Interestingly, there is one Confucian classic that is almost never mentioned, and this is because there is no surviving copy. It’s called the Classic of Music (Yue jing 乐经), and scholars propose that it was lost by the time of the Western Han Dynasty (206 BCE - 23 CE), possibly during the famous “burning of the books” during the short, repressive reign of the First Emperor of the Qin whose tomb is guarded by the famous terracotta army in Xi’an. Han Dynasty historian Sima Qian 司马迁 called the the Classic of Music the “sixth Confucian classic” in his multivolume work Records of the Historian (Shi ji 史记).
 
Why, in early China, did music warrant its own canonical text? What role did music play in early Chinese society? In education? In cosmology? This is a somewhat difficult question to answer, since only fragments of the Classic of Music still exist; they have been gleaned from quotes in the exegesis of other early texts. We know that Confucius spoke about the importance of music and its role in bringing about peace and tranquility within the individual—“Music produces a kind of pleasure which human nature cannot do without”—and ultimately in human society; world peace, basically—“If one should desire to know whether a kingdom is well governed, if its morals are good or bad, the quality of its music will furnish the answer.” I imagine Confucius, if he were alive in our era, swaying to the beat of Bob Marley’s “One Love” or humming “Imagine’ by John Lennon.
 
The link between music, individual tranquility and world peace is completely consistent with the core of Confucian teachings, which finds its most trenchant expression in the canonical Great Learning:
 

Only when things are investigated is knowledge extended;
Only when knowledge is extended are thoughts sincere;
Only when thoughts are sincere are minds rectified;
Only when minds are rectified are our persons cultivated;
Only when our persons are cultivated are our families regulated;
Only when our families are regulated are states well governed;
And only when states are well governed is there peace in the world.
物格而后知至;
知至而后意诚;
意诚而后心正;
心正而后身修;
身修而后家齐;
家齐而后国治;
国治而后天下平。


The progression toward world peace begins with the individual and extends outward to the family, the state and the world in concentric circles of influence. Extending one’s knowledge, making one’s thoughts sincere, rectifying one’s mind and cultivating one’s person all describe the process of education, and we know that for Confucius, who was after all a teacher, music education was a critical element in producing the cultivated person. “Arouse yourself through poetry,” he said, “establish yourself through ritualized movement, and complete yourself with music.” Poetry, in ancient China, was always chanted or sung; the modern word for poetry, shi 诗, meant something more like “ode” or “song” in early China. “Ritualized movement” in the passage above is generally understood to include disciplined and precise dance. A Confucian education cultivated the “six arts” (liu yi 六艺) which were rites, music, archery, charioteering, calligraphy, and mathematics. Calligraphy then, as now, was considered a form of visual art. So we see that the arts—music, dance, calligraphy—were an important part of a Confucian education, creating peace and tranquility within the cultivated person who, by virtue of influence (or perhaps influence of virtue) might play a positive role in creating a harmonious society and a peaceful world.

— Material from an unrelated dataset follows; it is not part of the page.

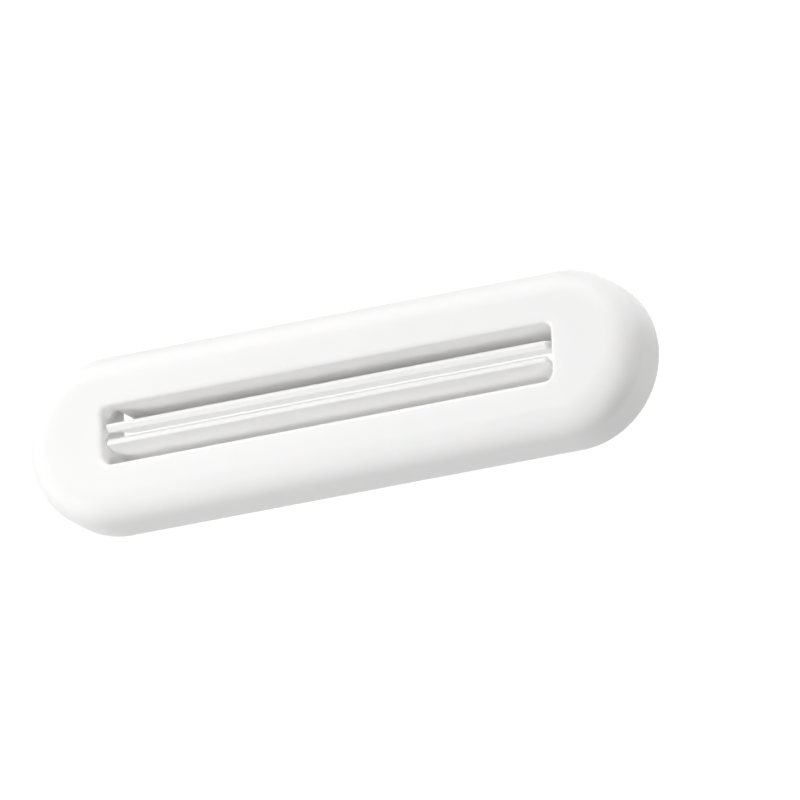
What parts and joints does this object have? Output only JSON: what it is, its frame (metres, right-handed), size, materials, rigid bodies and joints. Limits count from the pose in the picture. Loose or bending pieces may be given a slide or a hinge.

There are fundamentally different conceptions of art in China and America. In China, beauty, grace, technical precision and a reverence of tradition always have and continue to be central to artistic expression. I have been to many dozens of musical performances in China, and the expertly executed repertoire has consisted of the same eight or ten pieces from the Song, Ming and Qing dynasties. Walk through any non contemporary (eg, pre 1985) visual art exposition in China, and paintings—usually watercolors or ink—will likely be categorized into one of four genres: mountains and water, flowers birds and insects, fish, and human figures. Learning these styles involves meticulous and systematic study of famous works by the masters. Calligraphy is similar—the serious student of calligraphy spends hours admiring and replicating the characters of great calligraphers in “copy books” (zitie 字帖). How different this is from the emphasis on individualism, self-expression, creativity, innovation, and sometimes iconoclasm that often characterizes the art in America.

CAIS works continuously to answer the question: How do we combine the best of both allowing our kids to embrace Chinese and also to become their best selves and create their places in the world?